E proprio questo timore venne confermato da Jonah Hill, che in diverse interviste espresse scetticismo sul progetto. A suo dire, MiB 23 rischiava di trasformarsi in ciò che Jump Street aveva sempre parodiato: un’operazione commerciale troppo ambiziosa, priva di quell’ironia auto-consapevole che ne aveva decretato il successo. Inoltre, il fallimento commerciale e critico di Men in Black: International nel 2019 raffreddò ulteriormente gli entusiasmi, portando Sony a mettere il progetto in pausa – forse definitiva.
Una sceneggiatura esiste.
Nonostante il crossover non abbia mai visto la luce, l’idea di un vero 23 Jump Street non è del tutto tramontata. Anzi. Di recente, Channing Tatum ha dichiarato pubblicamente di aver letto una sceneggiatura che definisce “la migliore mai scritta per un sequel”. Non ha specificato se si tratti ancora del progetto MiB 23 o di una nuova direzione narrativa, ma l’entusiasmo dell’attore – unito a quello di Jonah Hill, apparentemente disposto a tornare al genere comico dopo una virata verso ruoli più drammatici – ha riacceso le speranze dei fan.
Anche Ice Cube, che interpreta l’iconico e irascibile Capitano Dickson, si è detto pronto a tornare. E allora perché il film non si fa? La risposta è semplice e complessa allo stesso tempo: burocrazia. Tatum ha parlato apertamente di problemi “above the line”, ovvero quelli che coinvolgono le figure apicali della produzione – dai produttori ai detentori dei diritti – e che spesso bloccano anche i progetti più promettenti.

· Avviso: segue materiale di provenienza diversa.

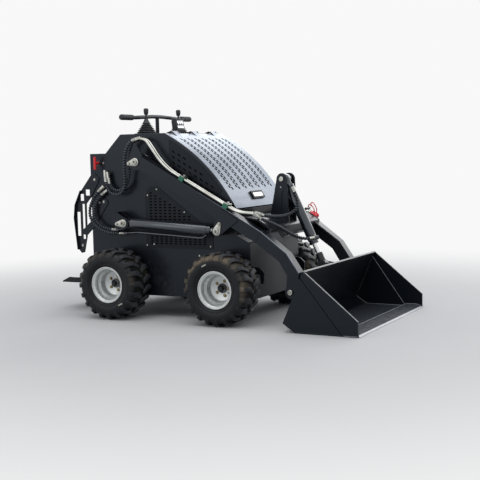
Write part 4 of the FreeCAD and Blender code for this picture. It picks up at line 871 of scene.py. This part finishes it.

23 Jump Street: una saga che merita un ritorno
La saga di Jump Street ha avuto il merito di riflettere su Hollywood con il sorriso sulle labbra. Ha preso in giro i reboot, i sequel, le mode del momento e l’ossessione per le operazioni nostalgia. Eppure, paradossalmente, è proprio questa saga ad aver creato un desiderio reale per un terzo film. Il pubblico non chiede un prodotto “usa e getta”, ma un ritorno che sia all’altezza delle premesse, capace di raccontare ancora qualcosa con intelligenza e ironia.
Nel panorama comico attuale – fatto spesso di prodotti seriali o troppo “puliti” – la voce dissacrante di Jump Street manca. Tatum e Hill hanno dimostrato di saper reggere ruoli comici senza scadere nella macchietta, costruendo due personaggi che, tra un’esplosione e una battuta, hanno saputo crescere ed evolversi. La loro dinamica, da improbabile “strana coppia”, è uno dei pochi esempi recenti di bromance riuscita, autentica e mai forzata.
Riflessione finale
Se c’è una lezione da trarre dalla storia (finora) incompiuta di 23 Jump Street, è questa: anche nel mondo del cinema, dove tutto sembra possibile, spesso i sogni si infrangono contro ostacoli invisibili al grande pubblico. Budget, diritti, tempistiche, ego e strategie aziendali possono congelare anche le idee più brillanti. Ma allo stesso tempo, l’attesa può trasformare un progetto in qualcosa di più grande della somma delle sue parti.
Forse 23 Jump Street non nascerà mai. O forse arriverà, quando meno ce lo aspettiamo, per sorprenderci ancora una volta. E se lo farà, speriamo che resti fedele al suo spirito: irriverente, intelligente, imprevedibile. Perché se c’è una cosa che questa saga ci ha insegnato, è che nulla è impossibile… nemmeno un sequel che prende in giro i sequel.